* Begin DATA SHOWN *
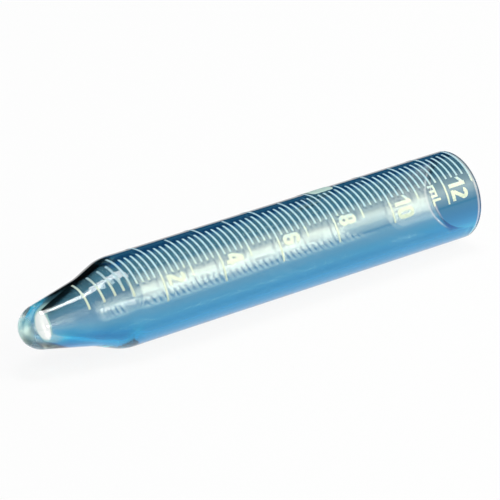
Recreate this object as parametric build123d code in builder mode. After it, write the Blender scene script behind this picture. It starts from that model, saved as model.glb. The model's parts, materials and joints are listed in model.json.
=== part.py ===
from build123d import *
import os
from math import asin, atan2, cos, degrees, hypot, pi, radians, sin

# Graduated conical glass tube of the kind spun in a bench centrifuge, lying on its side.
# The tube's axis runs along X, with the tip towards -X and the mouth towards +X. Z = 0 is the
# surface that the barrel rests on, and the origin is under the middle of the tube. Stations along
# the tube are distances from the tip. Angles around it start at -Y and go up towards +Z.

# ---------------------------------------------------------------- driving dimensions (mm)

# outside of the glass
barrel_diameter = 17.0
nose_radius = 4.1
knee_station = 14.0
knee_radius = 6.3
shoulder_station = 19.8
knee_blend = 14.0
shoulder_blend = 8.8
rim_round = 0.7

# inside of the glass
wall = 1.57
cone_wall = 2.0
tip_thickness = 4.5
well_radius = 1.9
well_length = 7.5
funnel_length = 7.3
well_corner = 0.5
funnel_blend = 6.0

# scale, in millilitres and in millimetres
top_volume = 13
first_barrel_volume = 1
divisions_per_ml = 5
mouth_margin = 1.3
line_width = 0.42
short_line_length = 6.4
odd_line_length = 10.2
even_line_length = 15.9
scale_angle = 62.0
scale_twist_per_mm = 0.107

# enamel print
enamel_thickness = 0.04
digit_height = 3.85
digit_width = 2.05
digit_stroke = 0.75
digit_gap = 0.2
numeral_side_gap = 0.2
numeral_line_gap = 1.0
unit_height = 2.0
unit_x_height = 1.5
unit_m_width = 2.4
unit_l_width = 1.25
unit_stroke = 0.45
unit_gap = 0.35
unit_line_gap = 1.7
spot_after_volume = 8
spot_arc_length = 8.0
spot_clearance = 0.75
spot_corner = 0.8

# ---------------------------------------------------------------- derived sizes

barrel_radius = barrel_diameter / 2
bore_radius = barrel_radius - wall
inner_knee_radius = knee_radius - cone_wall
inner_knee_station = tip_thickness + well_length
inner_shoulder_station = inner_knee_station + funnel_length
microlitres_per_ml = 1000


def station_of(volume_ml):
    """Distance from the tip to the level of a filled volume, with the tube held upright."""
    remaining = volume_ml * microlitres_per_ml
    chambers = [
        (tip_thickness, well_radius, inner_knee_station, inner_knee_radius),
        (inner_knee_station, inner_knee_radius, inner_shoulder_station, bore_radius),
    ]
    for low, low_radius, high, high_radius in chambers:
        squares = low_radius**2 + low_radius * high_radius + high_radius**2
        chamber_volume = pi * (high - low) * squares / 3
        if remaining < chamber_volume:
            slope = (high_radius - low_radius) / (high - low)
            level_radius = (low_radius**3 + 3 * slope * remaining / pi) ** (1 / 3)
            return low + (level_radius - low_radius) / slope
        remaining -= chamber_volume
    return inner_shoulder_station + remaining / (pi * bore_radius**2)


# the tube ends a little above its top line
tube_length = station_of(top_volume) + mouth_margin
axis_height = barrel_radius
tip_x = -tube_length / 2
tube_axis = Axis((0, 0, axis_height), (1, 0, 0))
side_plane = Plane(origin=(tip_x, 0, axis_height), x_dir=(1, 0, 0), z_dir=(0, -1, 0))


def nose_tangent(radius):
    """Point where the taper leaves the round nose, as (station, radius)."""
    run = knee_station - nose_radius
    rise = knee_radius
    taper_angle = atan2(rise, run) - asin(nose_radius / hypot(run, rise))
    return nose_radius - radius * sin(taper_angle), radius * cos(taper_angle)


def outside_profile(growth):
    """Half profile of the outside as a face, made larger all round by growth."""
    nose_end = nose_tangent(nose_radius + growth)
    nose_middle = (nose_radius + growth) / 2**0.5
    with BuildSketch(side_plane) as profile:
        with BuildLine():
            ThreePointArc((-growth, 0), (nose_radius - nose_middle, nose_middle), nose_end)
            FilletPolyline(
                nose_end,
                (knee_station, knee_radius + growth),
                (shoulder_station, barrel_radius + growth),
                (tube_length, barrel_radius + growth),
                radius=[knee_blend, shoulder_blend],
            )
            Line((tube_length, barrel_radius + growth), (tube_length, 0))
            Line((tube_length, 0), (-growth, 0))
        make_face()
    return profile.sketch


# ---------------------------------------------------------------- glass tube

with BuildPart() as glass_tube:
    revolve(outside_profile(0).faces(), axis=tube_axis)
    rim_edge = glass_tube.edges().filter_by(GeomType.CIRCLE).sort_by(Axis.X)[-1]
    fillet(rim_edge, radius=min(rim_round, 0.45 * wall))
    with BuildSketch(side_plane):
        with BuildLine():
            FilletPolyline(
                (tip_thickness, 0),
                (tip_thickness, well_radius),
                (inner_knee_station, inner_knee_radius),
                (inner_shoulder_station, bore_radius),
                (tube_length, bore_radius),
                radius=[well_corner, knee_blend, funnel_blend],
            )
            Line((tube_length, bore_radius), (tube_length, 0))
            Line((tube_length, 0), (tip_thickness, 0))
        make_face()
    revolve(axis=tube_axis, mode=Mode.SUBTRACT)
    mouth_edge = glass_tube.edges().filter_by(GeomType.CIRCLE).group_by(Axis.X)[-1].sort_by(
        SortBy.RADIUS
    )[0]
    fillet(mouth_edge, radius=min(rim_round, 0.45 * wall))
glass_tube.part.label = "glass_tube"

# ---------------------------------------------------------------- enamel film

# The print is one thin film on the outside of the glass. Each mark is the piece of this film that
# lies inside the mark's outline, so it sits on the glass face to face, on the cone too.
with BuildPart() as enamel_film:
    revolve(outside_profile(enamel_thickness).faces(), axis=tube_axis)
    revolve(outside_profile(0).faces(), axis=tube_axis, mode=Mode.SUBTRACT)


def radius_at(station):
    """Outside radius of the glass, with the blends left out."""
    if station >= shoulder_station:
        return barrel_radius
    nose_end_station, nose_end_radius = nose_tangent(nose_radius)
    if station >= knee_station:
        share = (station - knee_station) / (shoulder_station - knee_station)
        return knee_radius + share * (barrel_radius - knee_radius)
    share = (station - nose_end_station) / (knee_station - nose_end_station)
    return nose_end_radius + share * (knee_radius - nose_end_radius)


def middle_angle(station):
    """Angle of the scale's centre line, which winds slowly around the tube."""
    return scale_angle + scale_twist_per_mm * station


def line_sector(station, arc_length):
    """Sector across the tube, as a face, that cuts one scale line out of the film."""
    reach = 2 * barrel_radius
    span = degrees(arc_length / radius_at(station))
    start = middle_angle(station) - span / 2
    cross_plane = Plane(
        origin=(tip_x + station, 0, axis_height), x_dir=(0, -1, 0), z_dir=(-1, 0, 0)
    )
    with BuildSketch(cross_plane) as sector:
        with BuildLine():
            sweep_arc = CenterArc((0, 0), reach, start, span)
            Line((0, 0), sweep_arc @ 0)
            Line(sweep_arc @ 1, (0, 0))
        make_face()
    return sector.sketch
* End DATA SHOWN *
Copy the material above verbatim.

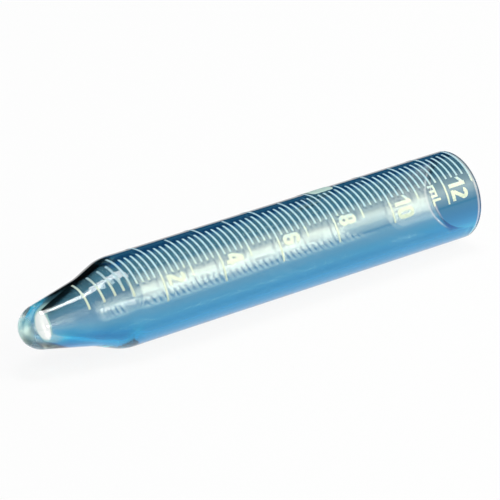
Recreate this object as parametric build123d code in builder mode. After it, write the Blender scene script behind this picture. It starts from that model, saved as model.glb. The model's parts, materials and joints are listed in model.json.
=== part.py ===
from build123d import *
import os
from math import asin, atan2, cos, degrees, hypot, pi, radians, sin

# Graduated conical glass tube of the kind spun in a bench centrifuge, lying on its side.
# The tube's axis runs along X, with the tip towards -X and the mouth towards +X. Z = 0 is the
# surface that the barrel rests on, and the origin is under the middle of the tube. Stations along
# the tube are distances from the tip. Angles around it start at -Y and go up towards +Z.

# ---------------------------------------------------------------- driving dimensions (mm)

# outside of the glass
barrel_diameter = 17.0
nose_radius = 4.1
knee_station = 14.0
knee_radius = 6.3
shoulder_station = 19.8
knee_blend = 14.0
shoulder_blend = 8.8
rim_round = 0.7

# inside of the glass
wall = 1.57
cone_wall = 2.0
tip_thickness = 4.5
well_radius = 1.9
well_length = 7.5
funnel_length = 7.3
well_corner = 0.5
funnel_blend = 6.0

# scale, in millilitres and in millimetres
top_volume = 13
first_barrel_volume = 1
divisions_per_ml = 5
mouth_margin = 1.3
line_width = 0.42
short_line_length = 6.4
odd_line_length = 10.2
even_line_length = 15.9
scale_angle = 62.0
scale_twist_per_mm = 0.107

# enamel print
enamel_thickness = 0.04
digit_height = 3.85
digit_width = 2.05
digit_stroke = 0.75
digit_gap = 0.2
numeral_side_gap = 0.2
numeral_line_gap = 1.0
unit_height = 2.0
unit_x_height = 1.5
unit_m_width = 2.4
unit_l_width = 1.25
unit_stroke = 0.45
unit_gap = 0.35
unit_line_gap = 1.7
spot_after_volume = 8
spot_arc_length = 8.0
spot_clearance = 0.75
spot_corner = 0.8

# ---------------------------------------------------------------- derived sizes

barrel_radius = barrel_diameter / 2
bore_radius = barrel_radius - wall
inner_knee_radius = knee_radius - cone_wall
inner_knee_station = tip_thickness + well_length
inner_shoulder_station = inner_knee_station + funnel_length
microlitres_per_ml = 1000


def station_of(volume_ml):
    """Distance from the tip to the level of a filled volume, with the tube held upright."""
    remaining = volume_ml * microlitres_per_ml
    chambers = [
        (tip_thickness, well_radius, inner_knee_station, inner_knee_radius),
        (inner_knee_station, inner_knee_radius, inner_shoulder_station, bore_radius),
    ]
    for low, low_radius, high, high_radius in chambers:
        squares = low_radius**2 + low_radius * high_radius + high_radius**2
        chamber_volume = pi * (high - low) * squares / 3
        if remaining < chamber_volume:
            slope = (high_radius - low_radius) / (high - low)
            level_radius = (low_radius**3 + 3 * slope * remaining / pi) ** (1 / 3)
            return low + (level_radius - low_radius) / slope
        remaining -= chamber_volume
    return inner_shoulder_station + remaining / (pi * bore_radius**2)


# the tube ends a little above its top line
tube_length = station_of(top_volume) + mouth_margin
axis_height = barrel_radius
tip_x = -tube_length / 2
tube_axis = Axis((0, 0, axis_height), (1, 0, 0))
side_plane = Plane(origin=(tip_x, 0, axis_height), x_dir=(1, 0, 0), z_dir=(0, -1, 0))


def nose_tangent(radius):
    """Point where the taper leaves the round nose, as (station, radius)."""
    run = knee_station - nose_radius
    rise = knee_radius
    taper_angle = atan2(rise, run) - asin(nose_radius / hypot(run, rise))
    return nose_radius - radius * sin(taper_angle), radius * cos(taper_angle)


def outside_profile(growth):
    """Half profile of the outside as a face, made larger all round by growth."""
    nose_end = nose_tangent(nose_radius + growth)
    nose_middle = (nose_radius + growth) / 2**0.5
    with BuildSketch(side_plane) as profile:
        with BuildLine():
            ThreePointArc((-growth, 0), (nose_radius - nose_middle, nose_middle), nose_end)
            FilletPolyline(
                nose_end,
                (knee_station, knee_radius + growth),
                (shoulder_station, barrel_radius + growth),
                (tube_length, barrel_radius + growth),
                radius=[knee_blend, shoulder_blend],
            )
            Line((tube_length, barrel_radius + growth), (tube_length, 0))
            Line((tube_length, 0), (-growth, 0))
        make_face()
    return profile.sketch


# ---------------------------------------------------------------- glass tube

with BuildPart() as glass_tube:
    revolve(outside_profile(0).faces(), axis=tube_axis)
    rim_edge = glass_tube.edges().filter_by(GeomType.CIRCLE).sort_by(Axis.X)[-1]
    fillet(rim_edge, radius=min(rim_round, 0.45 * wall))
    with BuildSketch(side_plane):
        with BuildLine():
            FilletPolyline(
                (tip_thickness, 0),
                (tip_thickness, well_radius),
                (inner_knee_station, inner_knee_radius),
                (inner_shoulder_station, bore_radius),
                (tube_length, bore_radius),
                radius=[well_corner, knee_blend, funnel_blend],
            )
            Line((tube_length, bore_radius), (tube_length, 0))
            Line((tube_length, 0), (tip_thickness, 0))
        make_face()
    revolve(axis=tube_axis, mode=Mode.SUBTRACT)
    mouth_edge = glass_tube.edges().filter_by(GeomType.CIRCLE).group_by(Axis.X)[-1].sort_by(
        SortBy.RADIUS
    )[0]
    fillet(mouth_edge, radius=min(rim_round, 0.45 * wall))
glass_tube.part.label = "glass_tube"

# ---------------------------------------------------------------- enamel film

# The print is one thin film on the outside of the glass. Each mark is the piece of this film that
# lies inside the mark's outline, so it sits on the glass face to face, on the cone too.
with BuildPart() as enamel_film:
    revolve(outside_profile(enamel_thickness).faces(), axis=tube_axis)
    revolve(outside_profile(0).faces(), axis=tube_axis, mode=Mode.SUBTRACT)


def radius_at(station):
    """Outside radius of the glass, with the blends left out."""
    if station >= shoulder_station:
        return barrel_radius
    nose_end_station, nose_end_radius = nose_tangent(nose_radius)
    if station >= knee_station:
        share = (station - knee_station) / (shoulder_station - knee_station)
        return knee_radius + share * (barrel_radius - knee_radius)
    share = (station - nose_end_station) / (knee_station - nose_end_station)
    return nose_end_radius + share * (knee_radius - nose_end_radius)


def middle_angle(station):
    """Angle of the scale's centre line, which winds slowly around the tube."""
    return scale_angle + scale_twist_per_mm * station


def line_sector(station, arc_length):
    """Sector across the tube, as a face, that cuts one scale line out of the film."""
    reach = 2 * barrel_radius
    span = degrees(arc_length / radius_at(station))
    start = middle_angle(station) - span / 2
    cross_plane = Plane(
        origin=(tip_x + station, 0, axis_height), x_dir=(0, -1, 0), z_dir=(-1, 0, 0)
    )
    with BuildSketch(cross_plane) as sector:
        with BuildLine():
            sweep_arc = CenterArc((0, 0), reach, start, span)
            Line((0, 0), sweep_arc @ 0)
            Line(sweep_arc @ 1, (0, 0))
        make_face()
    return sector.sketch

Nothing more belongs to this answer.